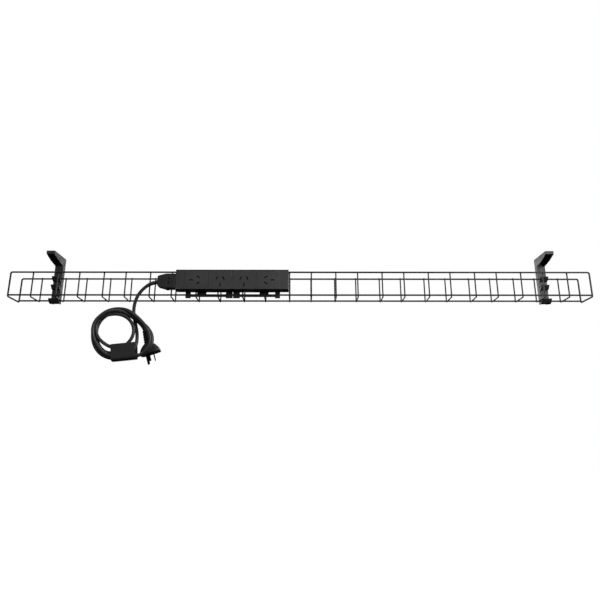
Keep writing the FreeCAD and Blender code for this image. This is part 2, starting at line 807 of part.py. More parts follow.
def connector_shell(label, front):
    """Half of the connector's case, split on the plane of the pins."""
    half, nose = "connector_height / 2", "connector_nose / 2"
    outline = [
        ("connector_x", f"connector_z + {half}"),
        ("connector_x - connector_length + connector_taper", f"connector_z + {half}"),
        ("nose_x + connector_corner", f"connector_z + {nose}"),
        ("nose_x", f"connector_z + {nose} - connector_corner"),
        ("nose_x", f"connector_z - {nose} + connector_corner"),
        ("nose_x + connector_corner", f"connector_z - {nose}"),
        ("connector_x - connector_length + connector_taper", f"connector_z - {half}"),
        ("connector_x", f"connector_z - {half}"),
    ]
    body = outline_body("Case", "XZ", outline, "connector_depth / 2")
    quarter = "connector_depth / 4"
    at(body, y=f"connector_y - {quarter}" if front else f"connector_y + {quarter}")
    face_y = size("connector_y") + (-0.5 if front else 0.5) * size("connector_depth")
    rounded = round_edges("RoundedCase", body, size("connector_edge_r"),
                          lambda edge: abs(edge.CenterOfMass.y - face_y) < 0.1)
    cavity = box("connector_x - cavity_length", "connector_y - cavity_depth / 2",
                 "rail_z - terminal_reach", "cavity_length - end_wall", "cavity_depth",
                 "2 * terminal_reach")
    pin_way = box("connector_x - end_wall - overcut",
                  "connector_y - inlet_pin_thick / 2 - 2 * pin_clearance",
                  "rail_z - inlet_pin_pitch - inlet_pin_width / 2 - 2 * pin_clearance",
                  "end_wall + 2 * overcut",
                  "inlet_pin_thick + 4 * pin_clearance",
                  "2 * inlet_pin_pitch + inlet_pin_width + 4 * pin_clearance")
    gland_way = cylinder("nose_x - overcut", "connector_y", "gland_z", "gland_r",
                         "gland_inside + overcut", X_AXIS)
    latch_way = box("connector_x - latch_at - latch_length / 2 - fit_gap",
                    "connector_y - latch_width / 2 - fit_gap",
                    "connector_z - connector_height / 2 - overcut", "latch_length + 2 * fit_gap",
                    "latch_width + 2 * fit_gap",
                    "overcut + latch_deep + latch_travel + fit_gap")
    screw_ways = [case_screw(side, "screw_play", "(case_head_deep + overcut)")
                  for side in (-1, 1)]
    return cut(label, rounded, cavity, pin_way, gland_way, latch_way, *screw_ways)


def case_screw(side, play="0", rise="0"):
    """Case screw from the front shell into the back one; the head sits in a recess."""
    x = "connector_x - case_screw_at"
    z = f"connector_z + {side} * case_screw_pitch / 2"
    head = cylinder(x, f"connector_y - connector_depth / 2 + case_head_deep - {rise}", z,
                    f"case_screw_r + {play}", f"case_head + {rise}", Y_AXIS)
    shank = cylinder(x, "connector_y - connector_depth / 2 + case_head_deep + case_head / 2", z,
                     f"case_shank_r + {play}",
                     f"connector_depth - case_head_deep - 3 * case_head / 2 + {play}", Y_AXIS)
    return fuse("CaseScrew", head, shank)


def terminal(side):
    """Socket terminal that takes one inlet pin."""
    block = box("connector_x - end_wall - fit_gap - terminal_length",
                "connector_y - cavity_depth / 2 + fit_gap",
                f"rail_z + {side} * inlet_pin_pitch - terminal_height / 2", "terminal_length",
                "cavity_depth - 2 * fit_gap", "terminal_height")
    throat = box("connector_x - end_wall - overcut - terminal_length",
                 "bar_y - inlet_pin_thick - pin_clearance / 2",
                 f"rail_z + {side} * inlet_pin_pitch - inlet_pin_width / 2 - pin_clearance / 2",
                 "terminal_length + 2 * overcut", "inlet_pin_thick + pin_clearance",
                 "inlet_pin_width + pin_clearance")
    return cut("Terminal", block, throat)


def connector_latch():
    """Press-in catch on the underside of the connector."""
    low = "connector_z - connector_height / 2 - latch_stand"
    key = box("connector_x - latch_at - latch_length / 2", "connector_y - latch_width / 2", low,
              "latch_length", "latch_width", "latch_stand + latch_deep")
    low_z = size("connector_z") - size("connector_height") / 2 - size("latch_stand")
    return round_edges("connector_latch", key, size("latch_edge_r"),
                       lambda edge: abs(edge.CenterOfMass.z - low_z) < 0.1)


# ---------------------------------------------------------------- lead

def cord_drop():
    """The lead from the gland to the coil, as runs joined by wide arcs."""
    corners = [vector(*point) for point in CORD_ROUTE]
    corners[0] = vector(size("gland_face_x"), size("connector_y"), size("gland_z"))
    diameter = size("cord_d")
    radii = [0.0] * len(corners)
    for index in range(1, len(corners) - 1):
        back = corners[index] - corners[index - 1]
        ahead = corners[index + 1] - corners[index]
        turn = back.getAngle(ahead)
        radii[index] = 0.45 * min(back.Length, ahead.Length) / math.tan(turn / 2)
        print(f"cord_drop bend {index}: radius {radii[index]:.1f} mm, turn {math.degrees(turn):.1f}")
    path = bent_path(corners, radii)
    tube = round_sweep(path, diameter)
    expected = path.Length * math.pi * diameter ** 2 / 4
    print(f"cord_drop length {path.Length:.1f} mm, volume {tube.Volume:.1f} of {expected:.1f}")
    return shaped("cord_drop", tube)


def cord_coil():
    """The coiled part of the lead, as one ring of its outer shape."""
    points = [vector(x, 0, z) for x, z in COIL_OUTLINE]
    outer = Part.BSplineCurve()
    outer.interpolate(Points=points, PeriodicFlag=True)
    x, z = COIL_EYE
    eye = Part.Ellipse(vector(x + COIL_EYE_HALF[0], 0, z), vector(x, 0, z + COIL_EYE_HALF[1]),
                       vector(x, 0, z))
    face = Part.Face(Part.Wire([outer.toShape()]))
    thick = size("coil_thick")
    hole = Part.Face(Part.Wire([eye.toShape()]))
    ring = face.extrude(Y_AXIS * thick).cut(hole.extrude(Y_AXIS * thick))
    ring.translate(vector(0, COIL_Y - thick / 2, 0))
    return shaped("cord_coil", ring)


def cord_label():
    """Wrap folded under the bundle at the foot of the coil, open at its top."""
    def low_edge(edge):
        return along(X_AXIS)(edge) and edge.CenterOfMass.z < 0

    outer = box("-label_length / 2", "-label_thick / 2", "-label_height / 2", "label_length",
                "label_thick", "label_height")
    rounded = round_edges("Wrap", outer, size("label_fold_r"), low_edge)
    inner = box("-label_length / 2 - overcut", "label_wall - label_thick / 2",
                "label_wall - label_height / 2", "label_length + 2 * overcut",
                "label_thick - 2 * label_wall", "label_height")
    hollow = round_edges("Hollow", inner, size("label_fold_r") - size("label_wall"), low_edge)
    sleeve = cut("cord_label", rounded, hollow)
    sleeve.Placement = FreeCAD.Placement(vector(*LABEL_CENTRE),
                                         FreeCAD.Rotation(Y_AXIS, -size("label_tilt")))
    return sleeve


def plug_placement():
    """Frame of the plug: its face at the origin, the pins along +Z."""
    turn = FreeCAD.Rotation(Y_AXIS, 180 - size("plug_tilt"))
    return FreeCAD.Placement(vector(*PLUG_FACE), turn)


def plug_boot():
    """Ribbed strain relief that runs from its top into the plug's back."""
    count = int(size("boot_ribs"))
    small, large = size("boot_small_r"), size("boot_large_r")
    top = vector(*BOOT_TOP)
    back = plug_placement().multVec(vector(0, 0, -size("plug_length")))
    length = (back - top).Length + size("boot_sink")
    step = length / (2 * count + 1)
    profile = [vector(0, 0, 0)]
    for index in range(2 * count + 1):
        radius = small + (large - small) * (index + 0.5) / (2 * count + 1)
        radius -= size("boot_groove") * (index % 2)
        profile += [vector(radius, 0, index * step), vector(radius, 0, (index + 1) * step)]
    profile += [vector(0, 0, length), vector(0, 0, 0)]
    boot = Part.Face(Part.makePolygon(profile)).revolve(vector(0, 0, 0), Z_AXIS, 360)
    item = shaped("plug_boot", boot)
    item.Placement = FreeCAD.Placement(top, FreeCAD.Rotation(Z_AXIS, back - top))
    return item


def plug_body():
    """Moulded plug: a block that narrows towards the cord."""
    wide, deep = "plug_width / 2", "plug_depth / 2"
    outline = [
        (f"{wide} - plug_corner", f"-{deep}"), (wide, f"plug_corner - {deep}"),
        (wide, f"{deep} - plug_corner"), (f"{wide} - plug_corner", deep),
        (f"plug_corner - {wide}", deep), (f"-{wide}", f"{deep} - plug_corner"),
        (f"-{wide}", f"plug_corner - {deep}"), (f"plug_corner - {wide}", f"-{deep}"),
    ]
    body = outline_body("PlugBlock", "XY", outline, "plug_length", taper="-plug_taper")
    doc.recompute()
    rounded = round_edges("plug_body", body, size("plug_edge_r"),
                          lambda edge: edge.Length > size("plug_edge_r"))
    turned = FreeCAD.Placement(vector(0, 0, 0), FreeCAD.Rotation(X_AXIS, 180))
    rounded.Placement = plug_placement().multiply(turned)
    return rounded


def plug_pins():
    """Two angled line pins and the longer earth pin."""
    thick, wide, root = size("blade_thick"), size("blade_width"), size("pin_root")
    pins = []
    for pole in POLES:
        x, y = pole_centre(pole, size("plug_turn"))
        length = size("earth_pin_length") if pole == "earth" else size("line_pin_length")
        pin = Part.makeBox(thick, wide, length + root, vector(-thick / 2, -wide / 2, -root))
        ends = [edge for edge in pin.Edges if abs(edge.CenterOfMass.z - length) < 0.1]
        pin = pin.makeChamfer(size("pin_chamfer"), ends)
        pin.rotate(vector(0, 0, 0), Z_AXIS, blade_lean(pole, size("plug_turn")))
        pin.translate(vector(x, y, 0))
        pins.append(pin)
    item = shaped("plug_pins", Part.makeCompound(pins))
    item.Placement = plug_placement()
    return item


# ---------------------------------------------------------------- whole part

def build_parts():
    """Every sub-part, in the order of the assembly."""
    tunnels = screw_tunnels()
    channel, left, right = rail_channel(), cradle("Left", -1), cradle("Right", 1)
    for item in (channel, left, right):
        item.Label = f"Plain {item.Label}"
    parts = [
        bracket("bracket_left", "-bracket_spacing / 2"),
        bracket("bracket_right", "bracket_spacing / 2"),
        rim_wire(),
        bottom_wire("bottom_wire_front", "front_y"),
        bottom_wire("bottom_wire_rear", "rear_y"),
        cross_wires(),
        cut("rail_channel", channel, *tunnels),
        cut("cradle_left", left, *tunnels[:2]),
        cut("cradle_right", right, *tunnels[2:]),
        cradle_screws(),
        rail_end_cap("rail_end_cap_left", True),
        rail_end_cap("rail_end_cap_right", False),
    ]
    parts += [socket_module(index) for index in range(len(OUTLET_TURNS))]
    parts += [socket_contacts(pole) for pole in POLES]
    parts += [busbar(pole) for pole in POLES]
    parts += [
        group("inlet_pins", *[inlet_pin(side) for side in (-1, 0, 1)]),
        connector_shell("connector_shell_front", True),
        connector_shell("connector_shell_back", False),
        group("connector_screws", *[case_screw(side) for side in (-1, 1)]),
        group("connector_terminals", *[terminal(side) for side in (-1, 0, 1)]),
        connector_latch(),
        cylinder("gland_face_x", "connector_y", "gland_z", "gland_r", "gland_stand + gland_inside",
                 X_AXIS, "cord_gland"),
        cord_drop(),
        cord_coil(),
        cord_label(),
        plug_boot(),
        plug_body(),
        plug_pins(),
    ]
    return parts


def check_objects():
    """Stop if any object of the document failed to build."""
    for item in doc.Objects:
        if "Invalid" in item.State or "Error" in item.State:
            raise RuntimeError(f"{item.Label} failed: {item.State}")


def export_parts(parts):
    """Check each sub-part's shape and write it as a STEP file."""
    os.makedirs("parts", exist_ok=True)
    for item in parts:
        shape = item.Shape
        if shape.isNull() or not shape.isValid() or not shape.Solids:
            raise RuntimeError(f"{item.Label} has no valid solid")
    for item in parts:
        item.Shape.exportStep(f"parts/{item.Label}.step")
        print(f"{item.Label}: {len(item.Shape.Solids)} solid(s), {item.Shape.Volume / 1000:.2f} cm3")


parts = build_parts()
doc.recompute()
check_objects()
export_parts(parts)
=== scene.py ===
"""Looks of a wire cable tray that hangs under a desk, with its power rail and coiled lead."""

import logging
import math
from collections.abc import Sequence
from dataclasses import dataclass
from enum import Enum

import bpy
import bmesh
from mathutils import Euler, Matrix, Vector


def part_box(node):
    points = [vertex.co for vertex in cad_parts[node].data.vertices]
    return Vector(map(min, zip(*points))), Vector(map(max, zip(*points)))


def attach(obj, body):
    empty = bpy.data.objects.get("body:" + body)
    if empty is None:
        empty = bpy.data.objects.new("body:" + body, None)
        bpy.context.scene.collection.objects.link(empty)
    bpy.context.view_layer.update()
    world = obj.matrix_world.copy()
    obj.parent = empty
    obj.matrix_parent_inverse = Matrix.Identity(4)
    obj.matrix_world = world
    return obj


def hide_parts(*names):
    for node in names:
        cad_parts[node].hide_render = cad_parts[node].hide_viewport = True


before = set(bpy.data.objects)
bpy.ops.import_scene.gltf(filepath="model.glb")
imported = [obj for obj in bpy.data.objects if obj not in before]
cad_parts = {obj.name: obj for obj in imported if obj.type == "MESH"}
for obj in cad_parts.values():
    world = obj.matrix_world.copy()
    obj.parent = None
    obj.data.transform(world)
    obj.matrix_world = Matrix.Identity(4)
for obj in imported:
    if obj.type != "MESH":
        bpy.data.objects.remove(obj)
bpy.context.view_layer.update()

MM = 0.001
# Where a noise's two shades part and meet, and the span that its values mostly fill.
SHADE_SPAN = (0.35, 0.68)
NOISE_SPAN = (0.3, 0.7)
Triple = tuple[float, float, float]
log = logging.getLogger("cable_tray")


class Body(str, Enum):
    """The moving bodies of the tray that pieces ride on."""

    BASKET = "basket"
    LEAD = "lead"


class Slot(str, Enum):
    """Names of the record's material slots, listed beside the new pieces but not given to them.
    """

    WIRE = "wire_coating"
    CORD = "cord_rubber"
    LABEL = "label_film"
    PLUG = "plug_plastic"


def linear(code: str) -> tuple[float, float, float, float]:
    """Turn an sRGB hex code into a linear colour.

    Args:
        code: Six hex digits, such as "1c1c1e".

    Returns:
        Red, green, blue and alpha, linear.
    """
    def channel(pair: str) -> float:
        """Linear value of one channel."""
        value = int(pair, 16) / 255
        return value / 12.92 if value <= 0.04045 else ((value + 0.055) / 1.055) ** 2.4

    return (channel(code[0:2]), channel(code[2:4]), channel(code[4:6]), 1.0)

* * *

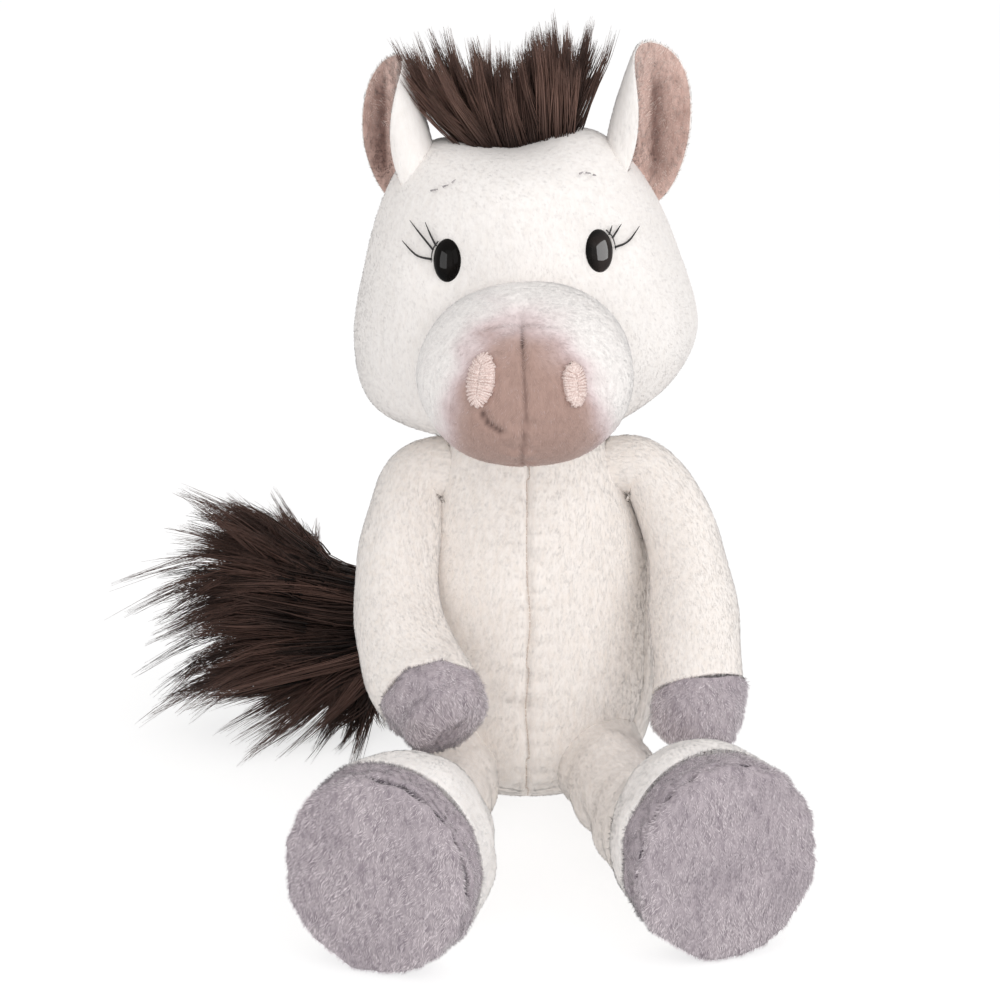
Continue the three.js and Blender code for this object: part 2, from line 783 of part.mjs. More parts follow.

* * *

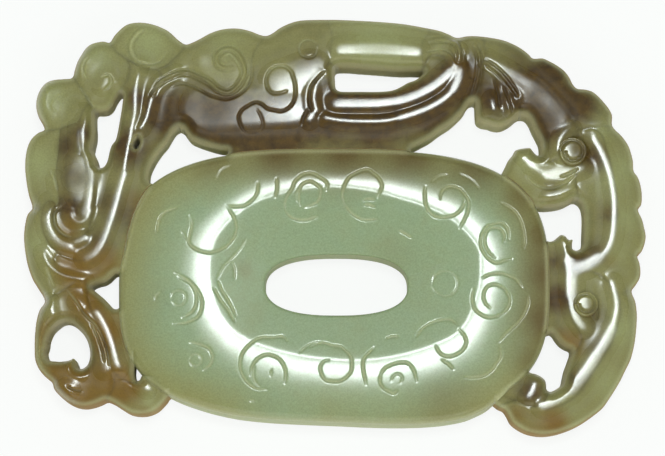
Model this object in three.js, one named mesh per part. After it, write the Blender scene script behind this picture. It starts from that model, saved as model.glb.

The task: Copy exactly the lines from the line with "if shape.isNull() or" up to and including the line with "from enum import Enum", and no other lines.

Finished answer:
        if shape.isNull() or not shape.isValid() or not shape.Solids:
            raise RuntimeError(f"{item.Label} has no valid solid")
    for item in parts:
        item.Shape.exportStep(f"parts/{item.Label}.step")
        print(f"{item.Label}: {len(item.Shape.Solids)} solid(s), {item.Shape.Volume / 1000:.2f} cm3")


parts = build_parts()
doc.recompute()
check_objects()
export_parts(parts)
=== scene.py ===
"""Looks of a wire cable tray that hangs under a desk, with its power rail and coiled lead."""

import logging
import math
from collections.abc import Sequence
from dataclasses import dataclass
from enum import Enum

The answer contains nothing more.